4/18/11

Repeat until it sticks

On the day they are due to depart for the weekend, the same day her period has started, the mother discovers her daughters have eviscerated a large floor pillow. The stuffing is all over their room -- which she will have to stop packing for their weekend trip away to clean up. As it is, she is not nearly as far along with the packing as she feels she should be so shortly before they are due to depart.

After first denying responsibility, the girls finally confess and show the mother other things they have "trimmed"-- including their bedroom curtains. The mother, trying very hard to be a "good mom," swallows her anger and though she admits to feeling angry with them, tries instead to focus on her gratitude that they would (if not at first, then finally) tell the truth and to remember that someday this will be funny. However, while restuffing the pillow contents into a new case, the zipper to close it breaks when she forces it a little too far; it might as well be the first few water drops heralding the leak in a dam. Then, while muttering to herself as she surveys and cleans up the remaining damage, she hears her daughters screaming bloody murder. She runs to where they are, worried something terrible has happened.

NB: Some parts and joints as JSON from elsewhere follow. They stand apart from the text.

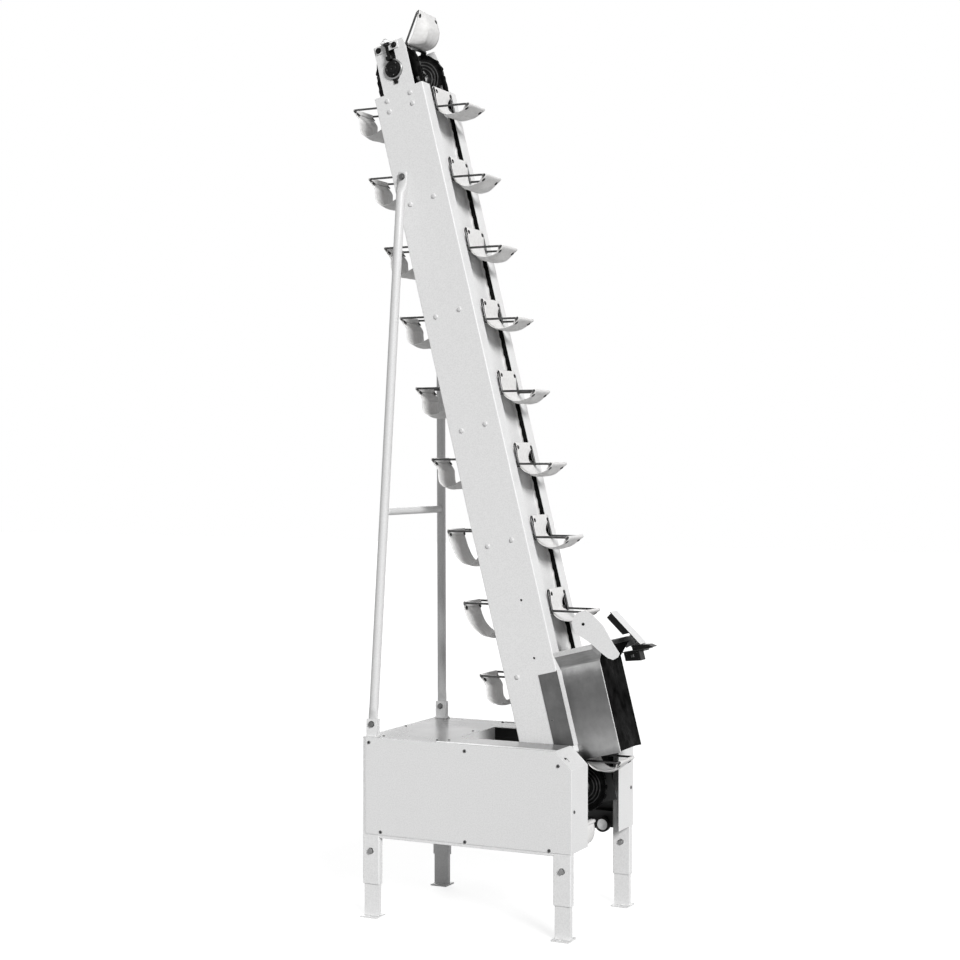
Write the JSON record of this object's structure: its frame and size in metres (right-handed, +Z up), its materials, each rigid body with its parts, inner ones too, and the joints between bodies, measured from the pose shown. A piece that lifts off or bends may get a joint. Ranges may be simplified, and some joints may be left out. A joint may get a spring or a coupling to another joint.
{
  "type": "inclined bucket elevator",
  "caption": "Inclined bucket elevator: leaning channel mast with sling pockets on two side chains, over a panelled cabinet on legs, with stays and a stainless infeed chute.",
  "frame": {"origin": "floor level in the middle of the four feet", "axes": "+X towards the infeed side, -Y out of the broad near side, +Z up"},
  "size_m": [0.86, 0.462, 2.4892],
  "materials": {
    "frame_paint": "satin white-grey paint",
    "white_paint": "fine hammered white-grey powder coat",
    "stainless": "brushed stainless sheet",
    "steel": "zinc plated steel",
    "chain_steel": "oiled dark chain steel",
    "guide_plastic": "white slide plastic",
    "cast_black": "dark painted casting",
    "sling_cloth": "white coated cloth",
    "wire_steel": "bright stainless wire and plate",
    "black_plastic": "black plastic"
  },
  "bodies": {
    "machine_frame": {"corner_posts": "frame_paint", "bottom_rails": "frame_paint", "top_rails": "frame_paint", "mast_mounts": "frame_paint", "near_panel": "white_paint", "far_panel": "white_paint", "rear_panel": "white_paint", "top_sheet": "white_paint", "mast_near": "white_paint", "mast_far": "white_paint", "mast_webs": "white_paint", "head_plates": "white_paint", "take_up_brackets": "white_paint", "stay_near": "white_paint", "stay_far": "white_paint", "stay_crossbar": "white_paint", "stay_feet": "white_paint", "near_paddle": "white_paint", "far_arm": "white_paint", "chute": "stainless", "leg_bolts": "steel", "panel_screws": "steel", "mast_bolts": "steel", "stay_bolts": "steel", "take_up_screws": "chain_steel", "chain_guides": "guide_plastic", "head_bearings": "cast_black", "tail_bearings": "cast_black", "gear_unit": "cast_black", "motor": "cast_black", "sensor": "black_plastic", "round_socket": "black_plastic", "socket_clip": "black_plastic"},
    "front_run": {"front_chain": "chain_steel", "front_frames": "wire_steel", "front_slings": "sling_cloth", "pocket_bolts_front": "steel"},
    "rear_run": {"rear_chain": "chain_steel", "rear_frames": "wire_steel", "rear_slings": "sling_cloth", "pocket_bolts_rear": "steel"},
    "head_turn": {"head_shaft": "steel", "head_sprockets": "chain_steel", "head_chain": "chain_steel", "head_frame": "wire_steel", "head_sling": "sling_cloth", "pocket_bolts_head": "steel"},
    "tail_turn": {"tail_shaft": "steel", "tail_sprockets": "chain_steel", "tail_chain": "chain_steel", "tail_frame": "wire_steel", "tail_sling": "sling_cloth", "pocket_bolts_tail": "steel"},
    "leg_near_front": {"foot_near_front": "frame_paint"},
    "leg_near_rear": {"foot_near_rear": "frame_paint"},
    "leg_far_front": {"foot_far_front": "frame_paint"},
    "leg_far_rear": {"foot_far_rear": "frame_paint"}
  },
  "joints": [
    {"name": "front_run_travel", "type": "slide", "parent": "machine_frame", "child": "front_run", "axis": [-0.2446, 0, 0.9696], "range_m": [-0.0508, 0.0508]},
    {"name": "rear_run_travel", "type": "slide", "parent": "machine_frame", "child": "rear_run", "axis": [0.2446, 0, -0.9696], "range_m": [-0.0509, 0.0509]},
    {"name": "head_shaft_turn", "type": "hinge", "parent": "machine_frame", "child": "head_turn", "pos_m": [-0.2759, 0, 2.3212], "axis": [0, -1, 0], "range_deg": [-45.2, 45.2]},
    {"name": "tail_shaft_turn", "type": "hinge", "parent": "machine_frame", "child": "tail_turn", "pos_m": [0.22119, 0, 0.35094], "axis": [0, -1, 0], "range_deg": [-45.2, 45.2]},
    {"name": "foot_near_front_height", "type": "slide", "parent": "machine_frame", "child": "leg_near_front", "axis": [0, 0, -1], "range_m": [-0.038, 0.038]},
    {"name": "foot_near_rear_height", "type": "slide", "parent": "machine_frame", "child": "leg_near_rear", "axis": [0, 0, -1], "range_m": [-0.038, 0.038]},
    {"name": "foot_far_front_height", "type": "slide", "parent": "machine_frame", "child": "leg_far_front", "axis": [0, 0, -1], "range_m": [-0.038, 0.038]},
    {"name": "foot_far_rear_height", "type": "slide", "parent": "machine_frame", "child": "leg_far_rear", "axis": [0, 0, -1], "range_m": [-0.038, 0.038]}
  ],
  "couplings": [
    {"joint": "rear_run_travel", "follows": "front_run_travel", "ratio": 1},
    {"joint": "head_shaft_turn", "follows": "front_run_travel", "rad_per_m": 15.461},
    {"joint": "tail_shaft_turn", "follows": "front_run_travel", "rad_per_m": 15.461}
  ]
}
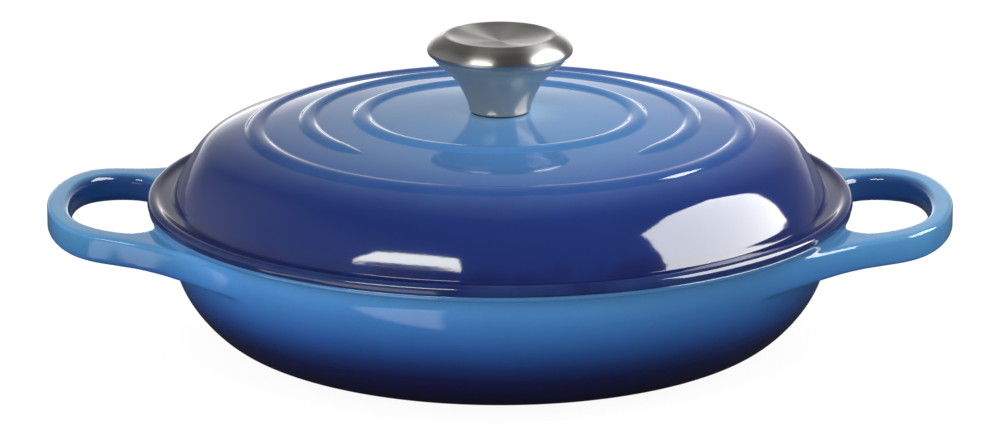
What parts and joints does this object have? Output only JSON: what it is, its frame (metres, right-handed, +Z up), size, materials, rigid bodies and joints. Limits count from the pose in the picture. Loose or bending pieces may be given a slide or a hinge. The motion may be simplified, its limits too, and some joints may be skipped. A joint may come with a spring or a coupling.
{
  "type": "braiser",
  "caption": "Shallow round enamelled cast-iron braising pan with two loop handles and a domed, ringed lid that lifts off by a steel knob.",
  "frame": {"origin": "centre of the pan's resting face, on the surface it stands on", "axes": "+Z up; +X and -X through the two loop handles; -Y is the front, where the lid's middle ring is open"},
  "size_m": [0.3578, 0.2786, 0.1245],
  "materials": {
    "pan_enamel": "glossy vitreous enamel over cast iron, light blue at the rim and handles shading to near-black navy at the base; pale sand inside",
    "lid_enamel": "glossy vitreous enamel over cast iron, lighter blue in the middle shading to deep navy at the edge; pale sand inside",
    "knob_steel": "fine circular brushing, satin to semi-polished",
    "plain_steel": "plain stainless steel",
    "gasket": "matt heat-proof ring"
  },
  "bodies": {
    "pan": {"pan_body": "pan_enamel"},
    "lid": {"lid_body": "lid_enamel", "knob_cap": "knob_steel", "knob_stem": "knob_steel", "knob_insert": "plain_steel", "knob_gasket": "gasket", "knob_washer": "plain_steel", "knob_screw": "plain_steel"}
  },
  "joints": [
    {"name": "lid_lift", "type": "slide", "parent": "pan", "child": "lid", "axis": [0, 0, 1], "range_m": [0, 0.15]}
  ]
}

No. The younger girl has thrown water at the elder girl while she is on the toilet--not only the trapped daughter, but also the floor are drenched. The elder daughter is screaming in frustration. When asked why the younger one is screaming, she explains: "I told her not to tell on me, but she did!" The mother feels her own rage well up and her body starts shaking and soon she's yelling in an ugly mean voice. "What's wrong with you?? Are you animals?? What's so hard about treating each other and this house and me with respect for the rules and each other's feelings?? I'm trying to pack so we can go--you WANT to go...Why make it so much harder for me at every turn??"

Their expressions are a mix of amusement, fear, apology, regret, confusion and defiance. The mother tells them they are both on "time out." They both begin whining--the sound like nails scratching against glass at this point--about the injustice of being punished.

The mother's body thrums with the desire to hit something, strangle something, explode. It is terrifying. "I can't handle this! I can't handle this!" she yells and escapes to the back porch, the back door slamming behind her.

She is taking deep breaths. She is ashamed of herself and she is still livid -- as much with herself as with her daughters. A hard heaviness settles in her chest, a fist around her heart. She is fighting the urge to cry, or scream.

Abruptly, as though someone had interrupted her, she notices how blue the sky is.

"Dear one... dear one..." the mother hears -- or imagines, in such cases it is hard to know for sure -- God calling softly.

"Here," she responds as though teacher has called the roll.

"Here I am, with you," she imagines God responding.

She's mad again. "I don't believe you. It sure doesn't feel like it. You're HERE, in THIS??" she gestures back to the house, to her rageful outburst, to children who in just being children are inconvenient and challenging beyond their mother's limits, to a mother with limits that feel simultaneously too short and too lax. Why would God be in THIS?? And WHERE is there even ROOM for God in her anger, in her failures as a mother, in her children's childhood craziness? "I don't believe it," she says aloud, with force.

"Here, I AM here, WITH you," she "hears" again--and again. She allows herself to be consoled even though she really has no idea whether God is talking or she's just talking to herself.

What would that even mean? God, HERE, for this?

After a few moments longer, listening, breathing, noticing for the first time that leaves have started to fill in the overhead tree canopy -- until recently a skeletal cross-hatching of bare limbs, but suddenly alive with color; and their color, a strong green against the bright blue clear sky--the mother lets herself be reassured that life is intact and okay. She is practicing faith.

When she returns to the cleaning up and packing, her heart has room for itself and she is gentler and slower with both herself and her children, at least for a bit.